Shrive il lussurioso
Torna la rubrica “Opera Sexy” diretta da Ferruccio Giromini. Direttamente dal numero 15 di Artribune Magazine, ecco illustrata l’opera dell’inglese di Rupert Shrive.
Già a sei anni, copiando con le matite colorate il potente San Giorgio e il drago di Paolo Uccello, decise d’acchito che da grande avrebbe fatto l’artista. L’inglese Rupert Shrive, nato nel 1965 a West Runton e cresciuto nel Norfolk, dopo essersi fatto espellere a 17 anni dalla scuola “normale” si è finalmente iscritto alla Norwich School of Art, poi al St. Martins a Londra; ha aperto il suo primo studio a Soho, proprio sopra il Coach and Horses Pub, dove ha avuto modo di conoscere e frequentare Francis Bacon; e alla fine, dividendosi tra la capitale britannica e quella francese, si è imposto internazionalmente grazie all’invenzione di una pittura tutta sua, una pittura che si fa scultura. Eccolo difatti dipingere ad acrilici su fogli di carta da pacchi, e ormai più frequentemente su pvc, e poi accartocciare ad arte il tutto, in un inusuale processo di creazione e distruzione, o se volete di strutturazione e destrutturazione, che finisce per essere insieme iconico e iconoclastico. Dalle piatte due dimensioni alle plastiche tre, l’effetto è quasi cubista: un concentrato marasma di più punti di vista per un’immagine da ricostruire mentalmente.
I suoi soggetti sono in genere grandi ritratti femminili ravvicinati, volentieri colti in un momento di intenso godimento: un’estasi invasiva che si legge lucente negli occhi chiusi, o persi in un vuoto altrove, e nelle labbra semiaperte nell’incontrollabilità di un orgasmo vibrante. Non a caso uno dei suoi dichiarati soggetti ispiratori è la celeberrima Santa Teresa del Bernini, la più famosa estasi della storia dell’arte, a cavallo indecifrabile tra il sacro piacere spirituale e il laico piacere corporale. A sottolineare ciò, Shrive ricorre ancora alla sperimentata iconografia santateresiana per rappresentare, nella sua imponente serie dei Sette Peccati Capitali, la Lussuria.

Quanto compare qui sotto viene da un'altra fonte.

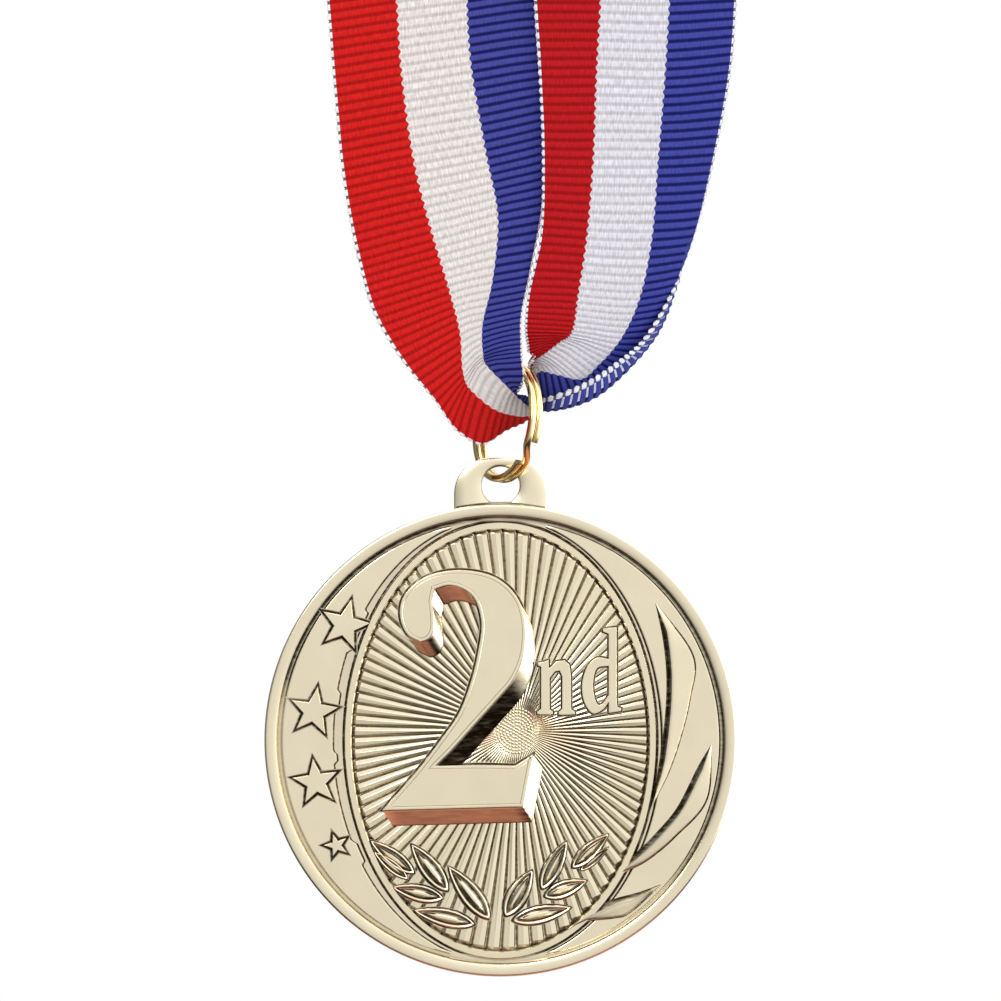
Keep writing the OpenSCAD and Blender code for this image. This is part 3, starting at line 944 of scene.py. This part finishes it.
# the tails near the medal: right, depth and height of each guide about the disc's middle
leftNear = [
    [(-18.9, -3.0, 82.0), (-11.4, -2.8, 83.0), (-3.9, -2.2, 84.0), (1.9, -1.5, 84.8), (3.5, -1.3, 85.0)],
    [(-17.9, -3.1, 70.0), (-10.6, -3.0, 71.3), (-3.2, -2.3, 72.6), (2.6, -1.6, 73.6), (4.3, -1.4, 73.8)],
    [(-16.9, -3.2, 60.0), (-9.2, -3.2, 61.6), (-1.6, -2.4, 63.2), (3.5, -1.7, 64.4), (4.9, -1.4, 64.8)],
    [(-15.3, -3.4, 51.6), (-7.2, -3.5, 53.9), (-0.3, -2.7, 55.8), (3.4, -1.8, 56.7), (4.5, -1.5, 57.0)],
    [(-13.5, -3.8, 45.6), (-5.5, -4.0, 48.3), (-0.9, -3.1, 49.4), (2.2, -2.2, 50.1), (3.2, -1.8, 50.3)],
    [(-10.1, -4.3, 40.1), (-4.3, -4.5, 43.4), (-2.0, -3.8, 44.4), (1.2, -3.0, 45.2), (2.3, -2.6, 45.4)],
    [(-7.1, -4.4, 36.5), (-4.0, -4.5, 39.4), (-1.9, -4.2, 41.6), (1.2, -3.7, 42.5), (2.3, -3.4, 42.6)],
    [(-4.3, -4.3, 32.9), (-2.9, -4.3, 37.3), (-1.3, -4.2, 40.0), (1.5, -4.0, 40.3), (2.4, -3.9, 40.4)],
    [(-2.2, -3.9, 31.8), (-1.1, -3.8, 35.8), (0.3, -3.8, 38.4), (2.0, -3.6, 38.6), (2.6, -3.5, 38.6)],
    [(0.5, -2.6, 33.3), (1.0, -2.8, 35.0), (1.6, -2.8, 37.1), (2.4, -2.6, 37.4), (2.8, -2.6, 37.5)],
    [(3.2, -0.2, 35.0), (3.1, -1.2, 35.2), (3.0, -0.8, 36.2), (3.0, -1.6, 36.5), (3.0, -1.0, 36.8)]]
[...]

Tali opere viscerali sembrano così altrettanti reperti salvati in modi fortunosi da un gigantesco cestino della carta straccia. Saltuariamente l’artista li combina anche con altro da sé: ora sbucanti stropicciati da uova di struzzo dischiuse, ora accostati a conchiglie marine, ora addirittura non più appesi al muro ma spuntanti dirompenti da dietro l’intonaco della parete, in un più estremo empito anelante di passare dal loro mondo nel nostro. E a riconferma della sistematica sensualità di fondo del suo procedere espressivo, Shrive ha realizzato pure una significativa monumentale citazione anticoromana del Fallo alato pompeiano, cantata in versi e in prosa d’incandescente passione dalla spagnola Maximina Bescós: “Verga bella e dura / padrona dei miei giorni e delle mie notti / delle mie sere e delle mie mattine… Guardala come cresce, come tende la testa per alzarsi fino alle stelle. E come palpita lussuriosa nel riempirsi di sangue fino ad esplodere dentro lo stretto condotto che sbuca nelle viscere della femmina! (Oh mia succosa fichetta, apriti al tuo signore, alla lancia che sei nata per ricevere!)”. Un peccato vero, mortale! A fondante riprova di quanta lussuria può scatenare un artista abile tentatore.